* Data lines *
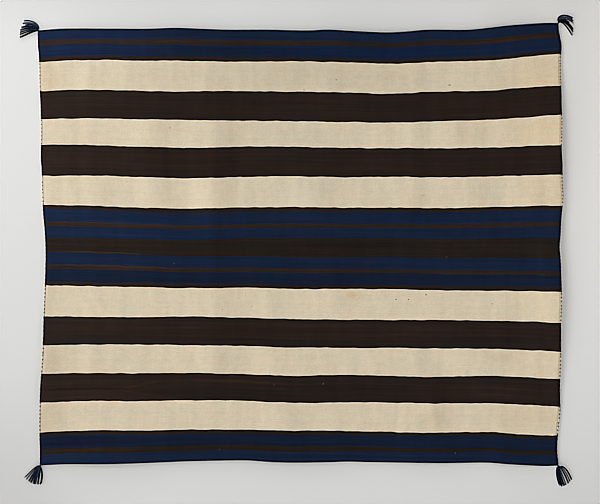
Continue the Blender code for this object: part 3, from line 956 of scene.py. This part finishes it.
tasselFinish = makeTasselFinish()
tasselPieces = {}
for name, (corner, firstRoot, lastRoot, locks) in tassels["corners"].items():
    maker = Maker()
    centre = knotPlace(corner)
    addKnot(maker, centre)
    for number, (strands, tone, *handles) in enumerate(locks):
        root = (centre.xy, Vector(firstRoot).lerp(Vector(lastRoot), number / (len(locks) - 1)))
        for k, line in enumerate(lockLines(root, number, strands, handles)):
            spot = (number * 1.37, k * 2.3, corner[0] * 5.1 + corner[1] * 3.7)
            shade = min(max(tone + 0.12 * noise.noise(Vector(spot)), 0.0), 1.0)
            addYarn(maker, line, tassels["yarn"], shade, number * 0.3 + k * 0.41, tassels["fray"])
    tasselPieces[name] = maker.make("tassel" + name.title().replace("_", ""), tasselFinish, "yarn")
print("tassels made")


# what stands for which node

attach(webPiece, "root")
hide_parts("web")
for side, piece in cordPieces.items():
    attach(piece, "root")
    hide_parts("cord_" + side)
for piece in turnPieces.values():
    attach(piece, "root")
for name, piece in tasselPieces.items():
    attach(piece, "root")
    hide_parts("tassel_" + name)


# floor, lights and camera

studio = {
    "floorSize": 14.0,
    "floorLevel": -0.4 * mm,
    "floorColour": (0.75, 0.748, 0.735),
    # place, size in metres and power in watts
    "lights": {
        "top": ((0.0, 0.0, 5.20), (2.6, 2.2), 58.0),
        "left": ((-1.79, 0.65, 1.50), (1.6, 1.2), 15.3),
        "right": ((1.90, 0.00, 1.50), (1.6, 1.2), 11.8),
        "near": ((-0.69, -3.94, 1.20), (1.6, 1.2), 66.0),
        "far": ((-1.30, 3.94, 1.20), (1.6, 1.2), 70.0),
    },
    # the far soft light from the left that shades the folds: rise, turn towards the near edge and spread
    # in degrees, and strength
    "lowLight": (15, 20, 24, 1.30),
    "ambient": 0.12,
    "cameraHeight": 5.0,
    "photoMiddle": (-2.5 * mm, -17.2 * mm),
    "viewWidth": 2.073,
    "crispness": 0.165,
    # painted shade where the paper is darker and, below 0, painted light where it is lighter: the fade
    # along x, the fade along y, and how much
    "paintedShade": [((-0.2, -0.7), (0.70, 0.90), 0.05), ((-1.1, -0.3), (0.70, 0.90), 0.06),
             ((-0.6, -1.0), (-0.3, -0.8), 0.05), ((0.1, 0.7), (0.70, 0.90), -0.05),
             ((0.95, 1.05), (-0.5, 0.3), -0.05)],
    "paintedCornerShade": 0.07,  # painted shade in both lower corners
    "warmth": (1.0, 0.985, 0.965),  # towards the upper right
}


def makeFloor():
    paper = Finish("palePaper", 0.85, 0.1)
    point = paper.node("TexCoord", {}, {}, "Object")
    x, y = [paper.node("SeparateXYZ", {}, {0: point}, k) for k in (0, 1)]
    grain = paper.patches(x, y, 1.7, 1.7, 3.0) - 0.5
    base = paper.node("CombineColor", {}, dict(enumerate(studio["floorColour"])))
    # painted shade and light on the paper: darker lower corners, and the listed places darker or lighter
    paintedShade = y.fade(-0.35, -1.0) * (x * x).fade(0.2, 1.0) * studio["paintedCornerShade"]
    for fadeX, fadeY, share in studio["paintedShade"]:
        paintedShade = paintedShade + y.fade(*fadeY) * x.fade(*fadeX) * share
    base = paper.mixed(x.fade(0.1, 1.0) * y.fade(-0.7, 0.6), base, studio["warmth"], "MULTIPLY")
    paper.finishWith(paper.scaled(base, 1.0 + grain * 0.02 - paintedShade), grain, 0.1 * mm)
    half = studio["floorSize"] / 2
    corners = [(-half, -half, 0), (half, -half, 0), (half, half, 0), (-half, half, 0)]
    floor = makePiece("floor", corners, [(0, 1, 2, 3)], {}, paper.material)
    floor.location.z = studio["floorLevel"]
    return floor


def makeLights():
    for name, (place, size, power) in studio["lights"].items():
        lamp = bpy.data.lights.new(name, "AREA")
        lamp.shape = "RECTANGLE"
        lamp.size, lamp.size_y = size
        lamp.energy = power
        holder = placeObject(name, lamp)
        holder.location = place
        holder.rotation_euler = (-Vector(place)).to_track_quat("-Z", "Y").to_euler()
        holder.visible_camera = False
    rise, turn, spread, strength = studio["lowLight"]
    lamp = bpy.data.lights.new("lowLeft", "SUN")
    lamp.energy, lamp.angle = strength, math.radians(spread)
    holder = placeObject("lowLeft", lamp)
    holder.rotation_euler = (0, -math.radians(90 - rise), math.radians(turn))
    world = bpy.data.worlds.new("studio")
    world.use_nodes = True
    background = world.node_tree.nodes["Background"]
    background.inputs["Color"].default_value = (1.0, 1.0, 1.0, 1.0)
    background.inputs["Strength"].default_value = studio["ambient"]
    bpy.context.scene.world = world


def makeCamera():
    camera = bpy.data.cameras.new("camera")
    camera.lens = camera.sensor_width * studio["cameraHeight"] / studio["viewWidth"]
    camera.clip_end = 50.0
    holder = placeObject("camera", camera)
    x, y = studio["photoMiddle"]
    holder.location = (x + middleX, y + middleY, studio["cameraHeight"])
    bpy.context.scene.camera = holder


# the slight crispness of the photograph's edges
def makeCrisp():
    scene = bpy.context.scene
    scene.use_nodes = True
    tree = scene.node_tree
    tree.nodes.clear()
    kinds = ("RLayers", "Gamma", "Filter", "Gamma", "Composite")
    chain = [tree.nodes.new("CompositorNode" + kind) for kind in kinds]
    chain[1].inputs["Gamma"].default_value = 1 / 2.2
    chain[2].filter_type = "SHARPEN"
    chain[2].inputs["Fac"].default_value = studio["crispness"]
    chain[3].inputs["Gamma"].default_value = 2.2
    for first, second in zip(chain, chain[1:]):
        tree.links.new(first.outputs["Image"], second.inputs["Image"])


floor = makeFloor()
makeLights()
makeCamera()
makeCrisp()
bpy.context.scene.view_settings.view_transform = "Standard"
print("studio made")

* Exercise details *
Copy down the whole of the data above, matching it exactly.

* Exercise answer *
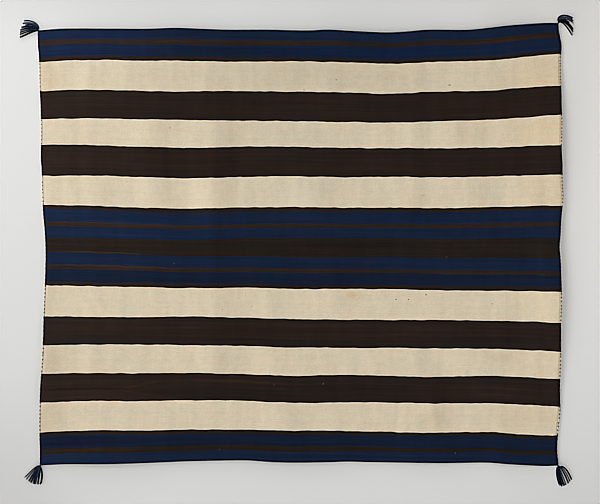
Continue the Blender code for this object: part 3, from line 956 of scene.py. This part finishes it.
tasselFinish = makeTasselFinish()
tasselPieces = {}
for name, (corner, firstRoot, lastRoot, locks) in tassels["corners"].items():
    maker = Maker()
    centre = knotPlace(corner)
    addKnot(maker, centre)
    for number, (strands, tone, *handles) in enumerate(locks):
        root = (centre.xy, Vector(firstRoot).lerp(Vector(lastRoot), number / (len(locks) - 1)))
        for k, line in enumerate(lockLines(root, number, strands, handles)):
            spot = (number * 1.37, k * 2.3, corner[0] * 5.1 + corner[1] * 3.7)
            shade = min(max(tone + 0.12 * noise.noise(Vector(spot)), 0.0), 1.0)
            addYarn(maker, line, tassels["yarn"], shade, number * 0.3 + k * 0.41, tassels["fray"])
    tasselPieces[name] = maker.make("tassel" + name.title().replace("_", ""), tasselFinish, "yarn")
print("tassels made")


# what stands for which node

attach(webPiece, "root")
hide_parts("web")
for side, piece in cordPieces.items():
    attach(piece, "root")
    hide_parts("cord_" + side)
for piece in turnPieces.values():
    attach(piece, "root")
for name, piece in tasselPieces.items():
    attach(piece, "root")
    hide_parts("tassel_" + name)


# floor, lights and camera

studio = {
    "floorSize": 14.0,
    "floorLevel": -0.4 * mm,
    "floorColour": (0.75, 0.748, 0.735),
    # place, size in metres and power in watts
    "lights": {
        "top": ((0.0, 0.0, 5.20), (2.6, 2.2), 58.0),
        "left": ((-1.79, 0.65, 1.50), (1.6, 1.2), 15.3),
        "right": ((1.90, 0.00, 1.50), (1.6, 1.2), 11.8),
        "near": ((-0.69, -3.94, 1.20), (1.6, 1.2), 66.0),
        "far": ((-1.30, 3.94, 1.20), (1.6, 1.2), 70.0),
    },
    # the far soft light from the left that shades the folds: rise, turn towards the near edge and spread
    # in degrees, and strength
    "lowLight": (15, 20, 24, 1.30),
    "ambient": 0.12,
    "cameraHeight": 5.0,
    "photoMiddle": (-2.5 * mm, -17.2 * mm),
    "viewWidth": 2.073,
    "crispness": 0.165,
    # painted shade where the paper is darker and, below 0, painted light where it is lighter: the fade
    # along x, the fade along y, and how much
    "paintedShade": [((-0.2, -0.7), (0.70, 0.90), 0.05), ((-1.1, -0.3), (0.70, 0.90), 0.06),
             ((-0.6, -1.0), (-0.3, -0.8), 0.05), ((0.1, 0.7), (0.70, 0.90), -0.05),
             ((0.95, 1.05), (-0.5, 0.3), -0.05)],
    "paintedCornerShade": 0.07,  # painted shade in both lower corners
    "warmth": (1.0, 0.985, 0.965),  # towards the upper right
}


def makeFloor():
    paper = Finish("palePaper", 0.85, 0.1)
    point = paper.node("TexCoord", {}, {}, "Object")
    x, y = [paper.node("SeparateXYZ", {}, {0: point}, k) for k in (0, 1)]
    grain = paper.patches(x, y, 1.7, 1.7, 3.0) - 0.5
    base = paper.node("CombineColor", {}, dict(enumerate(studio["floorColour"])))
    # painted shade and light on the paper: darker lower corners, and the listed places darker or lighter
    paintedShade = y.fade(-0.35, -1.0) * (x * x).fade(0.2, 1.0) * studio["paintedCornerShade"]
    for fadeX, fadeY, share in studio["paintedShade"]:
        paintedShade = paintedShade + y.fade(*fadeY) * x.fade(*fadeX) * share
    base = paper.mixed(x.fade(0.1, 1.0) * y.fade(-0.7, 0.6), base, studio["warmth"], "MULTIPLY")
    paper.finishWith(paper.scaled(base, 1.0 + grain * 0.02 - paintedShade), grain, 0.1 * mm)
    half = studio["floorSize"] / 2
    corners = [(-half, -half, 0), (half, -half, 0), (half, half, 0), (-half, half, 0)]
    floor = makePiece("floor", corners, [(0, 1, 2, 3)], {}, paper.material)
    floor.location.z = studio["floorLevel"]
    return floor


def makeLights():
    for name, (place, size, power) in studio["lights"].items():
        lamp = bpy.data.lights.new(name, "AREA")
        lamp.shape = "RECTANGLE"
        lamp.size, lamp.size_y = size
        lamp.energy = power
        holder = placeObject(name, lamp)
        holder.location = place
        holder.rotation_euler = (-Vector(place)).to_track_quat("-Z", "Y").to_euler()
        holder.visible_camera = False
    rise, turn, spread, strength = studio["lowLight"]
    lamp = bpy.data.lights.new("lowLeft", "SUN")
    lamp.energy, lamp.angle = strength, math.radians(spread)
    holder = placeObject("lowLeft", lamp)
    holder.rotation_euler = (0, -math.radians(90 - rise), math.radians(turn))
    world = bpy.data.worlds.new("studio")
    world.use_nodes = True
    background = world.node_tree.nodes["Background"]
    background.inputs["Color"].default_value = (1.0, 1.0, 1.0, 1.0)
    background.inputs["Strength"].default_value = studio["ambient"]
    bpy.context.scene.world = world


def makeCamera():
    camera = bpy.data.cameras.new("camera")
    camera.lens = camera.sensor_width * studio["cameraHeight"] / studio["viewWidth"]
    camera.clip_end = 50.0
    holder = placeObject("camera", camera)
    x, y = studio["photoMiddle"]
    holder.location = (x + middleX, y + middleY, studio["cameraHeight"])
    bpy.context.scene.camera = holder


# the slight crispness of the photograph's edges
def makeCrisp():
    scene = bpy.context.scene
    scene.use_nodes = True
    tree = scene.node_tree
    tree.nodes.clear()
    kinds = ("RLayers", "Gamma", "Filter", "Gamma", "Composite")
    chain = [tree.nodes.new("CompositorNode" + kind) for kind in kinds]
    chain[1].inputs["Gamma"].default_value = 1 / 2.2
    chain[2].filter_type = "SHARPEN"
    chain[2].inputs["Fac"].default_value = studio["crispness"]
    chain[3].inputs["Gamma"].default_value = 2.2
    for first, second in zip(chain, chain[1:]):
        tree.links.new(first.outputs["Image"], second.inputs["Image"])


floor = makeFloor()
makeLights()
makeCamera()
makeCrisp()
bpy.context.scene.view_settings.view_transform = "Standard"
print("studio made")